What you are asked to do: Every line from the first one to the line containing "rounded bead and a socket for a handle." should be echoed exactly; leave out the rest.

Data lines:
»»
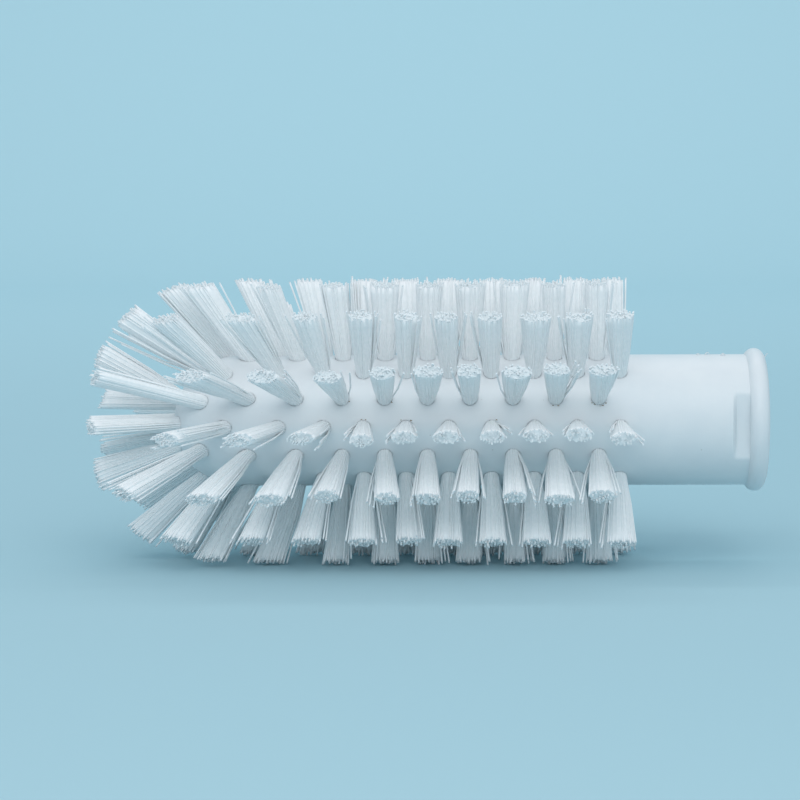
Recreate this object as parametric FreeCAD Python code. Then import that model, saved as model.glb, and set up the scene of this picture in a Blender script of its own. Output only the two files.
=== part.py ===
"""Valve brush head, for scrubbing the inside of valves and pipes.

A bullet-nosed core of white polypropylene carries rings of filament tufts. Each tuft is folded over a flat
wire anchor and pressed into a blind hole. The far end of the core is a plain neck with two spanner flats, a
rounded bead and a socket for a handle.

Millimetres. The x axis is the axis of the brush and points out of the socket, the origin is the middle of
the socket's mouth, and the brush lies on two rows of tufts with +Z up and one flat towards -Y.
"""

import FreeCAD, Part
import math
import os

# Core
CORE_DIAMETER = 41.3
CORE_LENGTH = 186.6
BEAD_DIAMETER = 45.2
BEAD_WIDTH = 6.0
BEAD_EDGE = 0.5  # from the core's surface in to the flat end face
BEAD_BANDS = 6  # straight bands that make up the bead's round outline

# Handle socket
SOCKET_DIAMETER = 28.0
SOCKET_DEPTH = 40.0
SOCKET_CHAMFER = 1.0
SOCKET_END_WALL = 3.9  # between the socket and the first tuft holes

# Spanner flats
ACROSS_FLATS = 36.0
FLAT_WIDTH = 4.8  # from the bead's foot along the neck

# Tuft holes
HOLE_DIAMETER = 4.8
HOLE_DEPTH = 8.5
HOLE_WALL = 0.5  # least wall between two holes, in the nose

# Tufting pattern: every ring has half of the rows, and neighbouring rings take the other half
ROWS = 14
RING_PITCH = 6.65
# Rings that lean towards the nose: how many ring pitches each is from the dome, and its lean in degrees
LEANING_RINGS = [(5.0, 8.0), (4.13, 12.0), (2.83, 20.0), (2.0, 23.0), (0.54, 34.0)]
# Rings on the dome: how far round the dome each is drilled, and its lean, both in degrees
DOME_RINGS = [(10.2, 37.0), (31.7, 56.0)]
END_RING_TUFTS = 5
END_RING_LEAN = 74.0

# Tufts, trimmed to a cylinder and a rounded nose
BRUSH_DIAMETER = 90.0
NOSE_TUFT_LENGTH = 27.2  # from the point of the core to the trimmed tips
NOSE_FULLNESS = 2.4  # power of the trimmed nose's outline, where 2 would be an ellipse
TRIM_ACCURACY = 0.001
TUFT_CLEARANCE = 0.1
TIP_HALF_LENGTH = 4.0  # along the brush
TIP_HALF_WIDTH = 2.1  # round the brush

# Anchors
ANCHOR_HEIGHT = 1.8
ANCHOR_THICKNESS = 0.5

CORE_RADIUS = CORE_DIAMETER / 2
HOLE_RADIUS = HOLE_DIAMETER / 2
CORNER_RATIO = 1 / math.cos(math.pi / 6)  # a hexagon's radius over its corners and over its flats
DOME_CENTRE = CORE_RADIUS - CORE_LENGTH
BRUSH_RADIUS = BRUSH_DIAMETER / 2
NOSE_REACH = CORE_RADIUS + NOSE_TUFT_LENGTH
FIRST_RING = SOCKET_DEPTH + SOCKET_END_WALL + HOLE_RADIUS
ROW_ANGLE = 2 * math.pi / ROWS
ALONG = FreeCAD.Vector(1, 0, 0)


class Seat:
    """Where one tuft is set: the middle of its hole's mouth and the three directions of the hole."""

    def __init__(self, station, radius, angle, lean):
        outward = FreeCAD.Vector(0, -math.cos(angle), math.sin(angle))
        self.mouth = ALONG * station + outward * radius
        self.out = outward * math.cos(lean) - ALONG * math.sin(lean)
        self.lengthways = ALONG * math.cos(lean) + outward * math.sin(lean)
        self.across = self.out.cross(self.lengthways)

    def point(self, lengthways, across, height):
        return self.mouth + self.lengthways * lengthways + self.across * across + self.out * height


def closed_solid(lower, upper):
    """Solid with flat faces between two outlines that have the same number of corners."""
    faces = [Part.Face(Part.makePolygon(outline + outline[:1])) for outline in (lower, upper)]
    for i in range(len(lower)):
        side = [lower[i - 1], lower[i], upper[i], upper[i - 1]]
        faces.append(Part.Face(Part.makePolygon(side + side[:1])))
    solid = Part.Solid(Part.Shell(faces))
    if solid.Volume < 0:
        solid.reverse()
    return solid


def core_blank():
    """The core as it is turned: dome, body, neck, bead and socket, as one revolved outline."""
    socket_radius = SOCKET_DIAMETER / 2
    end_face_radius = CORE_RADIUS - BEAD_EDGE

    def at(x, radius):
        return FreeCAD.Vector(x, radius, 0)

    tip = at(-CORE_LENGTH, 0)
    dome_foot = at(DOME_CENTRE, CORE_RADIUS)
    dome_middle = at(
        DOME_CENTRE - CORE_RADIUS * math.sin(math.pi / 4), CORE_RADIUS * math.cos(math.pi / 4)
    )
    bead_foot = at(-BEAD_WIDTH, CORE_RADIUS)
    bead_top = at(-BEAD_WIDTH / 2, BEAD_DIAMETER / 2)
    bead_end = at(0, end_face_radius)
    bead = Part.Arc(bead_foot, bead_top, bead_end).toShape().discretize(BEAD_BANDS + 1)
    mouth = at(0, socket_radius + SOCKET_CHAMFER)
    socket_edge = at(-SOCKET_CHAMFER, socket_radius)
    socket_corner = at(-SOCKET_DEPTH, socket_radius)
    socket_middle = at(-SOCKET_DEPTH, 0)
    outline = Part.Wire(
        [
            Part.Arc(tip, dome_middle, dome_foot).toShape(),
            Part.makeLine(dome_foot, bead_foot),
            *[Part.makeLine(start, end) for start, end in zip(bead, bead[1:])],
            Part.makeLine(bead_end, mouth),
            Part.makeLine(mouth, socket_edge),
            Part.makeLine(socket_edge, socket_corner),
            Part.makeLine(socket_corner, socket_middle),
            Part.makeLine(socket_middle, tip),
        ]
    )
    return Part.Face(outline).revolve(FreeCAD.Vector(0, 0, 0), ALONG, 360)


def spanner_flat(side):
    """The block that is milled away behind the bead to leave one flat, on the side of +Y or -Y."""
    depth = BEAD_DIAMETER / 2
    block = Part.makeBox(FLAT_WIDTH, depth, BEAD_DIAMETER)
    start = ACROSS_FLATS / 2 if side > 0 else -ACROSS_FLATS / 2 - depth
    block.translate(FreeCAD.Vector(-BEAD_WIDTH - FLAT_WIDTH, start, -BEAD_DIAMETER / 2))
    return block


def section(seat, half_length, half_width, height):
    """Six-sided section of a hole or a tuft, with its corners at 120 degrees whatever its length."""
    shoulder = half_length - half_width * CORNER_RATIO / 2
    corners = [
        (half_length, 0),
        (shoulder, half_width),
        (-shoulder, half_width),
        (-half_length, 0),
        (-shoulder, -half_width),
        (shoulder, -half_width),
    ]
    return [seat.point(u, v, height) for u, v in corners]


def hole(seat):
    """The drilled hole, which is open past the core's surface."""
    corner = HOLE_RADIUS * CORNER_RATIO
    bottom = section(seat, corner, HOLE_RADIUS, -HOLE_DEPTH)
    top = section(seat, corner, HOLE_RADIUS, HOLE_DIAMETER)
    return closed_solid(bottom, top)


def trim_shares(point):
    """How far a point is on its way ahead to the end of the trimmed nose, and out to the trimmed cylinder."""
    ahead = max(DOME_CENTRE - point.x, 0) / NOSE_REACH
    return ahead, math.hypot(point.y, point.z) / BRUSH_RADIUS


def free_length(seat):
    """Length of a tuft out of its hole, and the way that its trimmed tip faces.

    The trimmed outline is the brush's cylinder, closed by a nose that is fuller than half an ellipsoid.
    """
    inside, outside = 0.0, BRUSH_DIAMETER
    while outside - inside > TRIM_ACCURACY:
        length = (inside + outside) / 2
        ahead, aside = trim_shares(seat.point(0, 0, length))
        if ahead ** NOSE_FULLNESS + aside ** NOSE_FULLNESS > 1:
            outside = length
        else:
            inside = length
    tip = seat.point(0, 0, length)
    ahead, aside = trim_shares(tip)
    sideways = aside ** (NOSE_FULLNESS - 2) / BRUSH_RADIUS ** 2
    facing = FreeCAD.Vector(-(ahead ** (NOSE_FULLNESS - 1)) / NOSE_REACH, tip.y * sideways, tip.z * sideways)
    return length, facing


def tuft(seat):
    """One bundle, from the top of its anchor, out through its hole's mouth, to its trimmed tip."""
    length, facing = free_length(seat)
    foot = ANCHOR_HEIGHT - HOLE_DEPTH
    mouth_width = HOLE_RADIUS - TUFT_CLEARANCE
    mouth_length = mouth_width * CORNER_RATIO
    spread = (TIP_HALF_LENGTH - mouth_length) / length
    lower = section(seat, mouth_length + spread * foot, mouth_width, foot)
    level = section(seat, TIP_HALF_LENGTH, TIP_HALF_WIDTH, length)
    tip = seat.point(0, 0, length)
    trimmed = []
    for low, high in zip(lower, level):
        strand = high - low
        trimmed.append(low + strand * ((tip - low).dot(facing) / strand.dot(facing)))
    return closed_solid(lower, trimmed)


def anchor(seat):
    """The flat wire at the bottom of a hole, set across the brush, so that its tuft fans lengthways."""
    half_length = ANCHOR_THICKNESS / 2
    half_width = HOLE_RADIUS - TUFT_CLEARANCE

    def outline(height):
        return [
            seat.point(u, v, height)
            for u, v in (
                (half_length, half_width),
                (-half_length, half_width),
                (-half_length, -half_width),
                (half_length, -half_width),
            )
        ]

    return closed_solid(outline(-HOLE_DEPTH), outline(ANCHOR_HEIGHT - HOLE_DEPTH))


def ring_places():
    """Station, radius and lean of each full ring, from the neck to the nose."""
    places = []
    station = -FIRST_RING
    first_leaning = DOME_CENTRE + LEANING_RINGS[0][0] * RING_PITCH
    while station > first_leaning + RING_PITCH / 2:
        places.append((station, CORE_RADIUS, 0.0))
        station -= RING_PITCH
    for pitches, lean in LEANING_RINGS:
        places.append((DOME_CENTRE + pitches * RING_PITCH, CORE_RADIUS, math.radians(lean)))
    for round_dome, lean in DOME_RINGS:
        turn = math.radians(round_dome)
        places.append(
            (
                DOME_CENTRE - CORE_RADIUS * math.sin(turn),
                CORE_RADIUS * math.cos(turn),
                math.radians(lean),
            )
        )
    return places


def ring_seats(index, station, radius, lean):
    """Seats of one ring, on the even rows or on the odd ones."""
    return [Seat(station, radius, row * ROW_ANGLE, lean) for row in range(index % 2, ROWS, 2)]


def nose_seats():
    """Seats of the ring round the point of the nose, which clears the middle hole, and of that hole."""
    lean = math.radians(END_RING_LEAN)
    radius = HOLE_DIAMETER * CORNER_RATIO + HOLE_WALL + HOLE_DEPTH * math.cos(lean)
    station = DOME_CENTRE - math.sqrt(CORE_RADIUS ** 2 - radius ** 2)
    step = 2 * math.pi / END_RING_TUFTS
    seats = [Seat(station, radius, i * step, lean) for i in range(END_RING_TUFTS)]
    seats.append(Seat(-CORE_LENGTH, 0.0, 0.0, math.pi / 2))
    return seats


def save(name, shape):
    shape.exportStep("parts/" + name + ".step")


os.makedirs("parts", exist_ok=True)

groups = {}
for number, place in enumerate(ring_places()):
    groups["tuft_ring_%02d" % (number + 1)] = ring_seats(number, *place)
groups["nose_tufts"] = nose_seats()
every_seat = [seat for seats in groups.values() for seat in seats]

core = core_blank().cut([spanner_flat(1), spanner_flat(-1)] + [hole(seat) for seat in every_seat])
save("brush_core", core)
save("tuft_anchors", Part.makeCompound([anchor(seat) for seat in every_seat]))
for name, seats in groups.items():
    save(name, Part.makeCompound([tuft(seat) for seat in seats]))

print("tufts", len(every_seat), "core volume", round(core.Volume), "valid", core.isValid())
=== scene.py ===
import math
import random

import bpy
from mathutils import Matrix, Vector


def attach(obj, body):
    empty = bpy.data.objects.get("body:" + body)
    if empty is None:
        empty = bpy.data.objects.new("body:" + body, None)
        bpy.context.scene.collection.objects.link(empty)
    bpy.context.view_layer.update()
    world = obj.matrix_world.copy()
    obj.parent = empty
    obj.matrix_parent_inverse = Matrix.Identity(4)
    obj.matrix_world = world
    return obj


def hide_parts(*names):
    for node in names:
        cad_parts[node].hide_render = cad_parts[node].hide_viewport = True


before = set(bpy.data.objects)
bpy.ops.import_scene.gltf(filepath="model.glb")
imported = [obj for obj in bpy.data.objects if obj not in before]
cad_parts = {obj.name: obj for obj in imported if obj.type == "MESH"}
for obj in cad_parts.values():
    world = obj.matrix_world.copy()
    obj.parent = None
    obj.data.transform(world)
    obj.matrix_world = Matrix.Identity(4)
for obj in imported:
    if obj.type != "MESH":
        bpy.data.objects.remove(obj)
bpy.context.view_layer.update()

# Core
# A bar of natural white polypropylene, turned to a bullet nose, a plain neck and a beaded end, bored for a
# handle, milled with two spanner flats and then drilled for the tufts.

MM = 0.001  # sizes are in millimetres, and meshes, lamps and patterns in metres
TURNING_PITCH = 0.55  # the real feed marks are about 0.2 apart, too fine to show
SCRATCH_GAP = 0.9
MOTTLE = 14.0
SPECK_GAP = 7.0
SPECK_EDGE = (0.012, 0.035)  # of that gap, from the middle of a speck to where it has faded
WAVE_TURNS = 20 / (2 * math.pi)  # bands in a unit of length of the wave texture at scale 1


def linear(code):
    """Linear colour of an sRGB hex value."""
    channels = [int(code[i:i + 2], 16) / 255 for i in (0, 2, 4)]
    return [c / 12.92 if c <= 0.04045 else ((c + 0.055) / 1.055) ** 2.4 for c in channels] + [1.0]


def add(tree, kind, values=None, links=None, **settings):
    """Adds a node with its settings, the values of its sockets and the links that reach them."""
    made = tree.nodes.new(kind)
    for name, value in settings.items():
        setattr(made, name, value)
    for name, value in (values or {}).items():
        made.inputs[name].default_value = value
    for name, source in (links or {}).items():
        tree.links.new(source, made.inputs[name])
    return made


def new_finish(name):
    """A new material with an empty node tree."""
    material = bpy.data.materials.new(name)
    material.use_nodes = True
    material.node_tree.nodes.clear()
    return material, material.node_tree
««
Answer below:
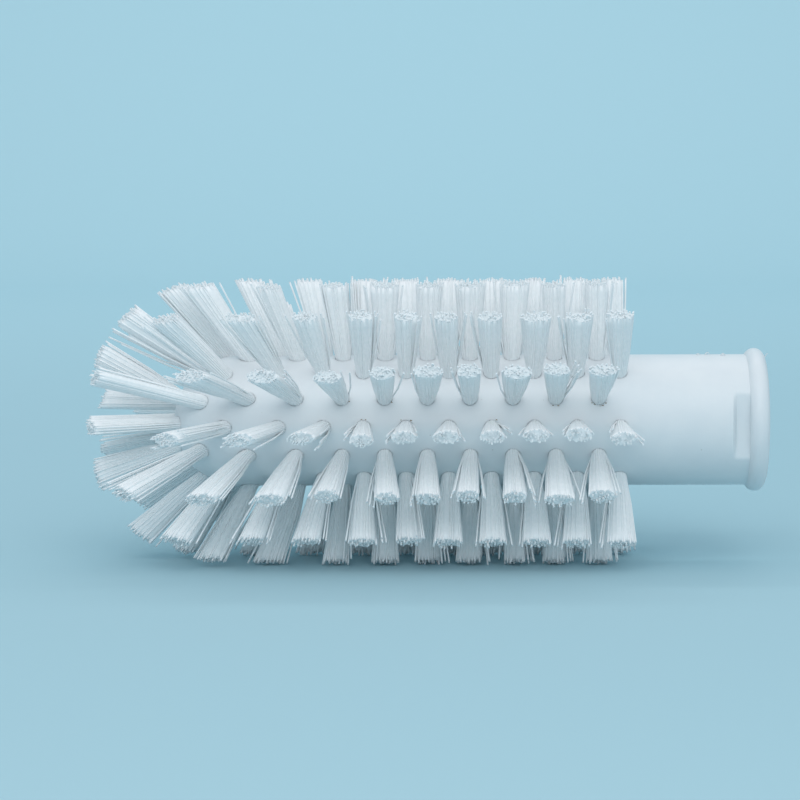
Recreate this object as parametric FreeCAD Python code. Then import that model, saved as model.glb, and set up the scene of this picture in a Blender script of its own. Output only the two files.
=== part.py ===
"""Valve brush head, for scrubbing the inside of valves and pipes.

A bullet-nosed core of white polypropylene carries rings of filament tufts. Each tuft is folded over a flat
wire anchor and pressed into a blind hole. The far end of the core is a plain neck with two spanner flats, a
rounded bead and a socket for a handle.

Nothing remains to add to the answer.